> [Instruction] Find the lines holding "bodies" and copy them.

> [Material provided]
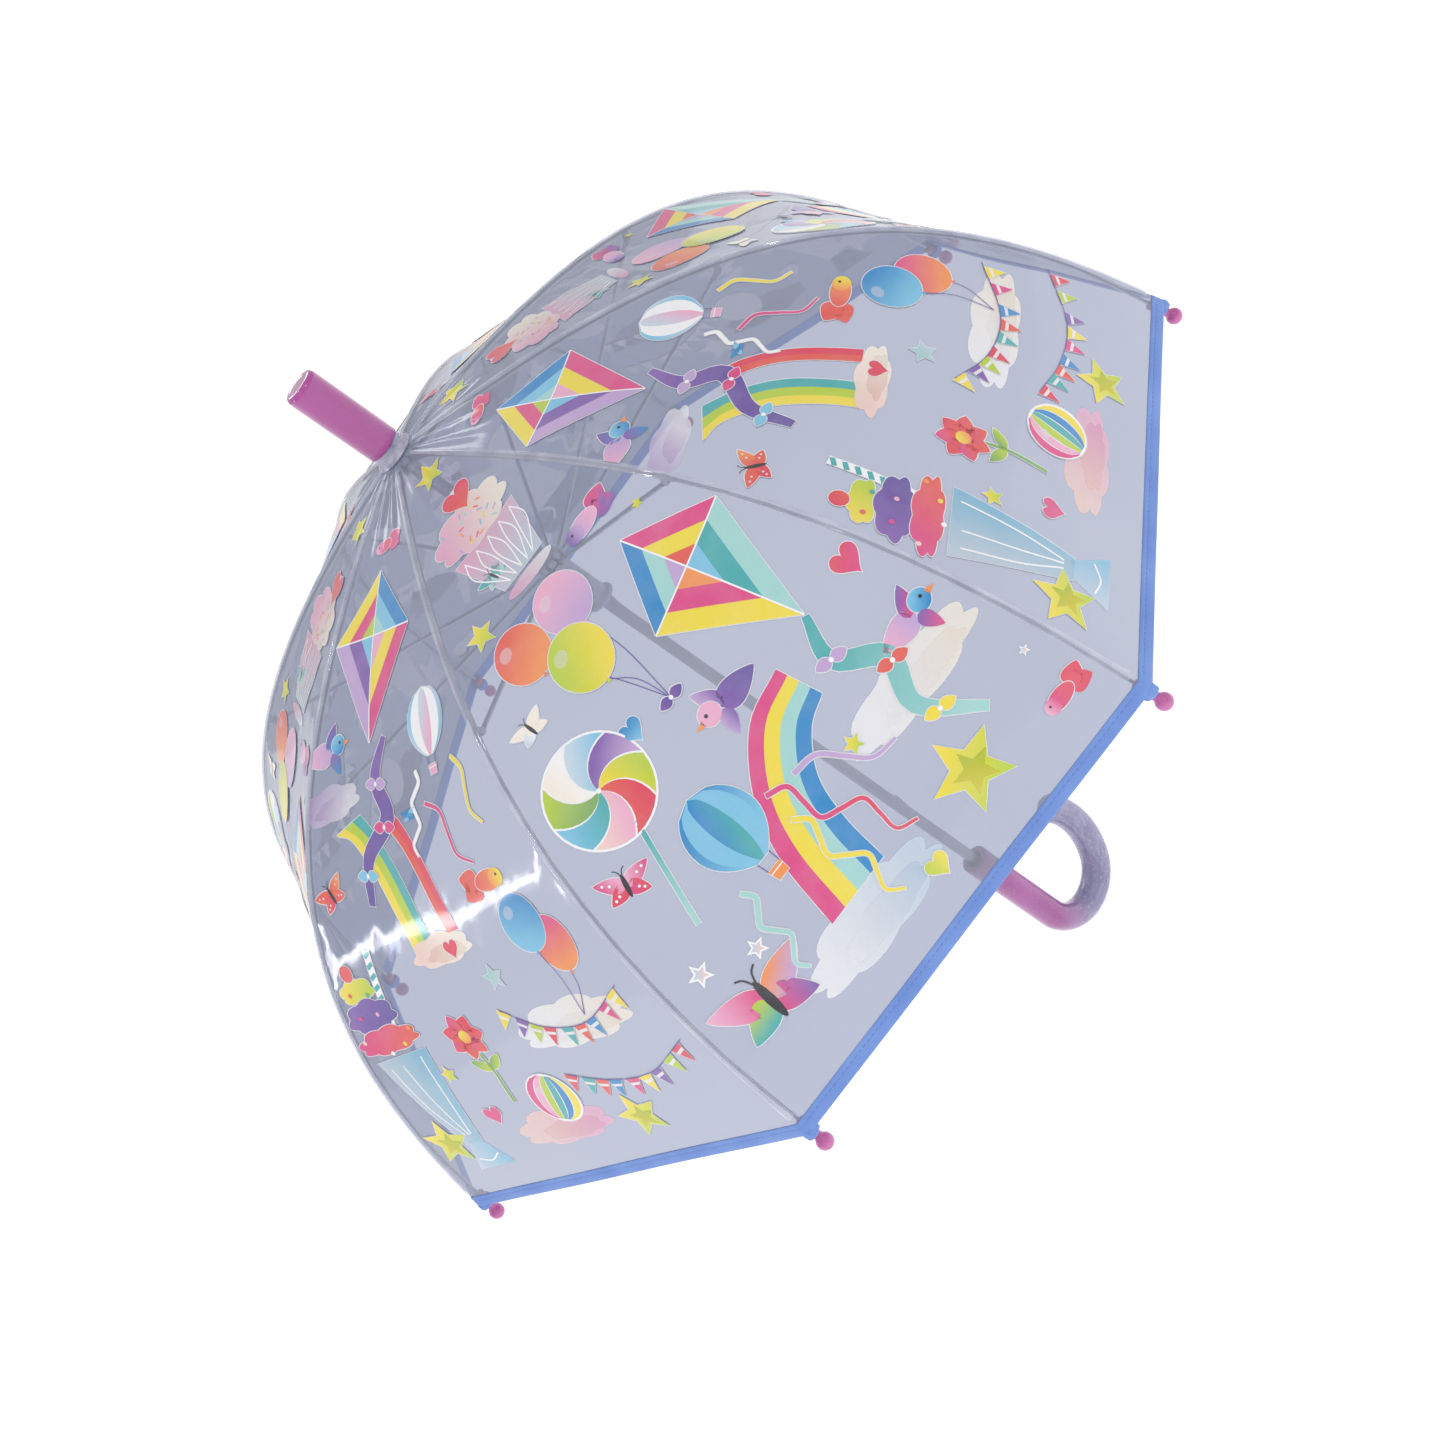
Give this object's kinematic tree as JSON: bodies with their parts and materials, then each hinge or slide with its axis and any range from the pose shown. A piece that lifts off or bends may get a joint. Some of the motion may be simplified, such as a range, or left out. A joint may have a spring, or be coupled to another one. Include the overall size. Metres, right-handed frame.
{
  "type": "children's umbrella",
  "caption": "See-through dome umbrella for a child: steel shaft and folding ribs, printed clear film canopy, bound hem and crook handle.",
  "frame": {"origin": "on the shaft axis, in the middle of the handle's straight grip", "axes": "+Z along the shaft towards the ferrule, +X towards the open side of the crook and rib 1"},
  "size_m": [0.706, 0.706, 0.7028],
  "materials": {
    "steel": "bright plated steel",
    "orchid": "glossy orchid plastic",
    "handle_plastic": "glossy translucent plastic, orchid fading to clear with glitter",
    "tip_pink": "semi-gloss pink plastic",
    "film": "clear soft vinyl film with printed motifs",
    "hem_blue": "woven periwinkle bias tape",
    "clear": "clear vinyl",
    "nylon": "grey moulded nylon"
  },
  "bodies": {
    "shaft": {"shaft_tube": "steel", "crown_notch": "nylon", "crown_wire": "steel", "runner_stop": "steel", "ferrule": "orchid", "canopy_washer": "clear", "handle": "handle_plastic"},
    "runner": {"runner": "nylon", "runner_wire": "steel"},
    "top_catch": {"top_catch": "steel"},
    "bottom_catch": {"bottom_catch": "steel"},
    "rib_upper_1": {"rib_upper_1": "steel", "canopy_panel_1": "film"},
    "rib_lower_1": {"rib_lower_1": "steel", "tip_cover_1": "tip_pink", "hem_tape_1": "hem_blue"},
    "stretcher_1": {"stretcher_1": "steel"},
    "rib_upper_2": {"rib_upper_2": "steel", "canopy_panel_2": "film"},
    "rib_lower_2": {"rib_lower_2": "steel", "tip_cover_2": "tip_pink", "hem_tape_2": "hem_blue"},
    "stretcher_2": {"stretcher_2": "steel"},
    "rib_upper_3": {"rib_upper_3": "steel", "canopy_panel_3": "film"},
    "rib_lower_3": {"rib_lower_3": "steel", "tip_cover_3": "tip_pink", "hem_tape_3": "hem_blue"},
    "stretcher_3": {"stretcher_3": "steel"},
    "rib_upper_4": {"rib_upper_4": "steel", "canopy_panel_4": "film"},
    "rib_lower_4": {"rib_lower_4": "steel", "tip_cover_4": "tip_pink", "hem_tape_4": "hem_blue"},
    "stretcher_4": {"stretcher_4": "steel"},
    "rib_upper_5": {"rib_upper_5": "steel", "canopy_panel_5": "film"},
    "rib_lower_5": {"rib_lower_5": "steel", "tip_cover_5": "tip_pink", "hem_tape_5": "hem_blue"},
    "stretcher_5": {"stretcher_5": "steel"},
    "rib_upper_6": {"rib_upper_6": "steel", "canopy_panel_6": "film"},
    "rib_lower_6": {"rib_lower_6": "steel", "tip_cover_6": "tip_pink", "hem_tape_6": "hem_blue"},
    "stretcher_6": {"stretcher_6": "steel"},
    "rib_upper_7": {"rib_upper_7": "steel", "canopy_panel_7": "film"},
    "rib_lower_7": {"rib_lower_7": "steel", "tip_cover_7": "tip_pink", "hem_tape_7": "hem_blue"},
    "stretcher_7": {"stretcher_7": "steel"},
    "rib_upper_8": {"rib_upper_8": "steel", "canopy_panel_8": "film"},
    "rib_lower_8": {"rib_lower_8": "steel", "tip_cover_8": "tip_pink", "hem_tape_8": "hem_blue"},
    "stretcher_8": {"stretcher_8": "steel"}
  },
  "joints": [
    {"name": "open_close", "type": "hinge", "parent": "shaft", "child": "rib_upper_1", "pos_m": [0.007, 0, 0.5445], "axis": [0, 1, 0], "range_deg": [0, 72], "deforming": ["canopy_panel_1", "canopy_panel_2", "canopy_panel_3", "canopy_panel_4", "canopy_panel_5", "canopy_panel_6", "canopy_panel_7", "canopy_panel_8", "hem_tape_1", "hem_tape_2", "hem_tape_3", "hem_tape_4", "hem_tape_5", "hem_tape_6", "hem_tape_7", "hem_tape_8"]},
    {"name": "rib_hinge_2", "type": "hinge", "parent": "shaft", "child": "rib_upper_2", "pos_m": [0.00495, 0.00495, 0.5445], "axis": [-0.7071, 0.7071, 0], "range_deg": [0, 72]},
    {"name": "rib_hinge_3", "type": "hinge", "parent": "shaft", "child": "rib_upper_3", "pos_m": [0, 0.007, 0.5445], "axis": [-1, 0, 0], "range_deg": [0, 72]},
    {"name": "rib_hinge_4", "type": "hinge", "parent": "shaft", "child": "rib_upper_4", "pos_m": [-0.00495, 0.00495, 0.5445], "axis": [-0.7071, -0.7071, 0], "range_deg": [0, 72]},
    {"name": "rib_hinge_5", "type": "hinge", "parent": "shaft", "child": "rib_upper_5", "pos_m": [-0.007, 0, 0.5445], "axis": [0, -1, 0], "range_deg": [0, 72]},
    {"name": "rib_hinge_6", "type": "hinge", "parent": "shaft", "child": "rib_upper_6", "pos_m": [-0.00495, -0.00495, 0.5445], "axis": [0.7071, -0.7071, 0], "range_deg": [0, 72]},
    {"name": "rib_hinge_7", "type": "hinge", "parent": "shaft", "child": "rib_upper_7", "pos_m": [0, -0.007, 0.5445], "axis": [1, 0, 0], "range_deg": [0, 72]},
    {"name": "rib_hinge_8", "type": "hinge", "parent": "shaft", "child": "rib_upper_8", "pos_m": [0.00495, -0.00495, 0.5445], "axis": [0.7071, 0.7071, 0], "range_deg": [0, 72]},
    {"name": "rib_flex_1", "type": "hinge", "parent": "rib_upper_1", "child": "rib_lower_1", "pos_m": [0.20566, 0, 0.49105], "axis": [0, 1, 0], "range_deg": [-36.79, 0]},
    {"name": "rib_flex_2", "type": "hinge", "parent": "rib_upper_2", "child": "rib_lower_2", "pos_m": [0.14542, 0.14542, 0.49105], "axis": [-0.7071, 0.7071, 0], "range_deg": [-36.79, 0]},
    {"name": "rib_flex_3", "type": "hinge", "parent": "rib_upper_3", "child": "rib_lower_3", "pos_m": [0, 0.20566, 0.49105], "axis": [-1, 0, 0], "range_deg": [-36.79, 0]},
    {"name": "rib_flex_4", "type": "hinge", "parent": "rib_upper_4", "child": "rib_lower_4", "pos_m": [-0.14542, 0.14542, 0.49105], "axis": [-0.7071, -0.7071, 0], "range_deg": [-36.79, 0]},
    {"name": "rib_flex_5", "type": "hinge", "parent": "rib_upper_5", "child": "rib_lower_5", "pos_m": [-0.20566, 0, 0.49105], "axis": [0, -1, 0], "range_deg": [-36.79, 0]},
    {"name": "rib_flex_6", "type": "hinge", "parent": "rib_upper_6", "child": "rib_lower_6", "pos_m": [-0.14542, -0.14542, 0.49105], "axis": [0.7071, -0.7071, 0], "range_deg": [-36.79, 0]},
    {"name": "rib_flex_7", "type": "hinge", "parent": "rib_upper_7", "child": "rib_lower_7", "pos_m": [0, -0.20566, 0.49105], "axis": [1, 0, 0], "range_deg": [-36.79, 0]},
    {"name": "rib_flex_8", "type": "hinge", "parent": "rib_upper_8", "child": "rib_lower_8", "pos_m": [0.14542, -0.14542, 0.49105], "axis": [0.7071, 0.7071, 0], "range_deg": [-36.79, 0]},
    {"name": "stretcher_hinge_1", "type": "hinge", "parent": "rib_upper_1", "child": "stretcher_1", "pos_m": [0.19848, 0, 0.49046], "axis": [0, 1, 0], "range_deg": [-144, 0]},
    {"name": "stretcher_hinge_2", "type": "hinge", "parent": "rib_upper_2", "child": "stretcher_2", "pos_m": [0.14035, 0.14035, 0.49046], "axis": [-0.7071, 0.7071, 0], "range_deg": [-144, 0]},
    {"name": "stretcher_hinge_3", "type": "hinge", "parent": "rib_upper_3", "child": "stretcher_3", "pos_m": [0, 0.19848, 0.49046], "axis": [-1, 0, 0], "range_deg": [-144, 0]},
    {"name": "stretcher_hinge_4", "type": "hinge", "parent": "rib_upper_4", "child": "stretcher_4", "pos_m": [-0.14035, 0.14035, 0.49046], "axis": [-0.7071, -0.7071, 0], "range_deg": [-144, 0]},
    {"name": "stretcher_hinge_5", "type": "hinge", "parent": "rib_upper_5", "child": "stretcher_5", "pos_m": [-0.19848, 0, 0.49046], "axis": [0, -1, 0], "range_deg": [-144, 0]},
    {"name": "stretcher_hinge_6", "type": "hinge", "parent": "rib_upper_6", "child": "stretcher_6", "pos_m": [-0.14035, -0.14035, 0.49046], "axis": [0.7071, -0.7071, 0], "range_deg": [-144, 0]},
    {"name": "stretcher_hinge_7", "type": "hinge", "parent": "rib_upper_7", "child": "stretcher_7", "pos_m": [0, -0.19848, 0.49046], "axis": [1, 0, 0], "range_deg": [-144, 0]},
    {"name": "stretcher_hinge_8", "type": "hinge", "parent": "rib_upper_8", "child": "stretcher_8", "pos_m": [0.14035, -0.14035, 0.49046], "axis": [0.7071, 0.7071, 0], "range_deg": [-144, 0]},
    {"name": "runner_pivot", "type": "hinge", "parent": "stretcher_1", "child": "runner", "pos_m": [0.007, 0, 0.43641], "axis": [0, 1, 0], "range_deg": [0, 72]},
    {"name": "top_catch_press", "type": "slide", "parent": "shaft", "child": "top_catch", "axis": [-0.9239, -0.3827, 0], "range_m": [0, 0.0021], "stiffness_N_per_m": 400, "springref_m": -0.001},
    {"name": "bottom_catch_press", "type": "slide", "parent": "shaft", "child": "bottom_catch", "axis": [-0.9239, -0.3827, 0], "range_m": [0, 0.0021], "stiffness_N_per_m": 400, "springref_m": -0.001}
  ],
  "couplings": [
    {"joint": "rib_hinge_2", "follows": "open_close", "ratio": 1},
    {"joint": "rib_hinge_3", "follows": "open_close", "ratio": 1},
    {"joint": "rib_hinge_4", "follows": "open_close", "ratio": 1},
    {"joint": "rib_hinge_5", "follows": "open_close", "ratio": 1},
    {"joint": "rib_hinge_6", "follows": "open_close", "ratio": 1},
    {"joint": "rib_hinge_7", "follows": "open_close", "ratio": 1},
    {"joint": "rib_hinge_8", "follows": "open_close", "ratio": 1},
    {"joint": "rib_flex_1", "follows": "open_close", "ratio": -0.511},
    {"joint": "rib_flex_2", "follows": "open_close", "ratio": -0.511},
    {"joint": "rib_flex_3", "follows": "open_close", "ratio": -0.511},
    {"joint": "rib_flex_4", "follows": "open_close", "ratio": -0.511},
    {"joint": "rib_flex_5", "follows": "open_close", "ratio": -0.511},
    {"joint": "rib_flex_6", "follows": "open_close", "ratio": -0.511},
    {"joint": "rib_flex_7", "follows": "open_close", "ratio": -0.511},
    {"joint": "rib_flex_8", "follows": "open_close", "ratio": -0.511},
    {"joint": "stretcher_hinge_1", "follows": "open_close", "ratio": -2},
    {"joint": "stretcher_hinge_2", "follows": "open_close", "ratio": -2},
    {"joint": "stretcher_hinge_3", "follows": "open_close", "ratio": -2},
    {"joint": "stretcher_hinge_4", "follows": "open_close", "ratio": -2},
    {"joint": "stretcher_hinge_5", "follows": "open_close", "ratio": -2},
    {"joint": "stretcher_hinge_6", "follows": "open_close", "ratio": -2},
    {"joint": "stretcher_hinge_7", "follows": "open_close", "ratio": -2},
    {"joint": "stretcher_hinge_8", "follows": "open_close", "ratio": -2},
    {"joint": "runner_pivot", "follows": "open_close", "ratio": 1}
  ]
}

> [Task output]
Give this object's kinematic tree as JSON: bodies with their parts and materials, then each hinge or slide with its axis and any range from the pose shown. A piece that lifts off or bends may get a joint. Some of the motion may be simplified, such as a range, or left out. A joint may have a spring, or be coupled to another one. Include the overall size. Metres, right-handed frame.
  "bodies": {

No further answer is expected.